Dies Irae, l’infinita recensione: su Quaderni d’altri tempi

[Su Quaderni d’Altri Tempi – Culture e Fantascienza di Massa, a mia detta, e non solo mia, una degli e-zine di maggiore qualità della sfera letteraria in Rete, Adolfo Fattori recensisce il Dies Irae con una competenza e completezza di riferimenti che mi lascia stordito: gli autori che cita, ravvisandone tracce nel romanzo, sono còlti con precisione geometrica. Non posso che ringraziare! g.g.]
Più di vent’anni di storia d’Italia – quelli dall’estate del 1981 ad oggi (con una testa di ponte immaginaria nel futuro) – riletti sulla base di una ipotesi paranoide quanto seducente e illuminante: la tragedia di Vermicino come occasione di distrazione dall’esplodere dello scandalo della Loggia P2 e dagli inizi – ancora sotterranei – del potere di Berlusconi.
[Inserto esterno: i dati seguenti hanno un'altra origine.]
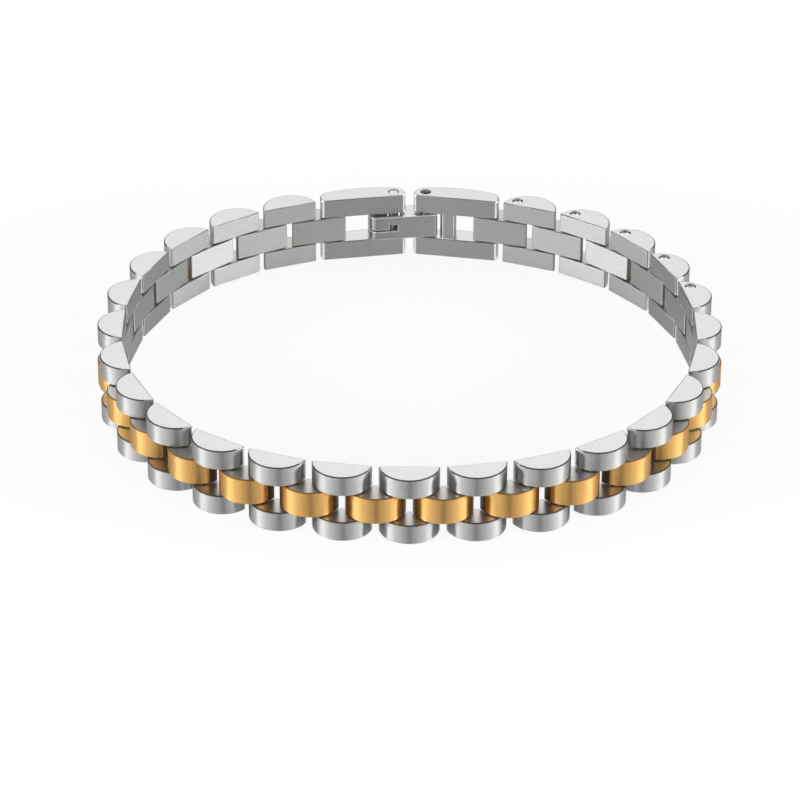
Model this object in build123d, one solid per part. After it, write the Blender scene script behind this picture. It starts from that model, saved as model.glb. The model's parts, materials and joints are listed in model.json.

La nascita, insomma, di una nuova configurazione del sistema di potere, che a partire dalla rivoluzione elettronica e televisiva riorganizza i rapporti interni ai poteri forti. Il tutto in una cornice fra il fantascientifico e l’horror che si svolge sull’asse Milano/Berlino, per passare per Marte, la zona degli asteroidi e l’Aldilà e spingersi nel futuro.


Dichiarando esplicitamente la sua vicinanza a Pinchon, Eggers, Palahniuk, Houellebecq, DeLillo e altri scrittori contemporanei – e sicuramente a Ellroy, ma anche a Labranca, e in qualche tratto ai sudamericani Sabato, Donoso, Arlt – Genna costruisce una vicenda epica e affascinante, in cui riverbera la “Milano da bere” del sorgere del craxismo, dell’emergere di nuovi strati sociali “forti” (i pubblicitari, la gente della televisione: i “nani e ballerine” di craxiana memoria) e oltre, inserendovi all’interno piccoli e grandi misteri italiani, dalla scomparsa di Emanuela Orlandi, alla tragedia, appunto di Vermicino, e in cui inserire la parabola esistenziale del suo alter ego protagonista in prima persona.
L’alba della repubblica delle televendite e dei reality in cui ormai viviamo: uno scenario previsto da Debord e vivisezionato da Baudrillard, popolato di mezze calzette, bellezze di borgata, vip di periferia.
E ancora, il vero senso di Tangentopoli in Italia e del Crollo del Muro nel mondo, sempre in funzione del riassetto dell’ordine mondiale sulle canne degli M16 e degli AK47, attraverso il traffico di droga (cosa così imprevedibile per tante anime belle? Ricordiamoci che dopo il Muro ci sono state la guerra nel Golfo e quella nei Balcani, e un po’ più tardi l’Iraq), in genere a maggior gloria di un qualche dio monoteista la cui esistenza suona sempre più improbabile – o beffarda.
Uno scenario contrappuntato dall’orrore della pedofilia e da due dimensioni collettive e “tossiche” parallele e opposte: la coca alle feste dei rampanti, e il destino di degrado e disperazione di almeno due generazioni di esclusi: i vecchi operai e l’alcol, i loro figli dropouts e l’eroina.
Un grande libro di storia parallela, popolato di personaggi veri come Moana Pozzi, Massimo De Carolis, Michael Ledeen, Vanna Marchi, e (quanto?) immaginari di quegli anni, forse da leggere – per le nuove generazioni – insieme ad un manuale di storia repubblicana recente, per comprendere bene di quali eventi Genna scrive e ragiona, disseminando qui e là citazioni nascoste da Dick, Lovecraft, Yourcenar…
Ancora, un tentativo totalmente riuscito (a parte il finale, che ci sembra troppo morbido e consolatorio rispetto al resto del romanzo) di mostrare – proprio sulla scia di Ellroy, ad esempio: ricordate American Tabloid e I miei luoghi oscuri? – come narrativa di genere e ricerca letteraria non sono sempre in contraddizione, ma possono tranquillamente nutrirsi a vicenda con ottimi risultati.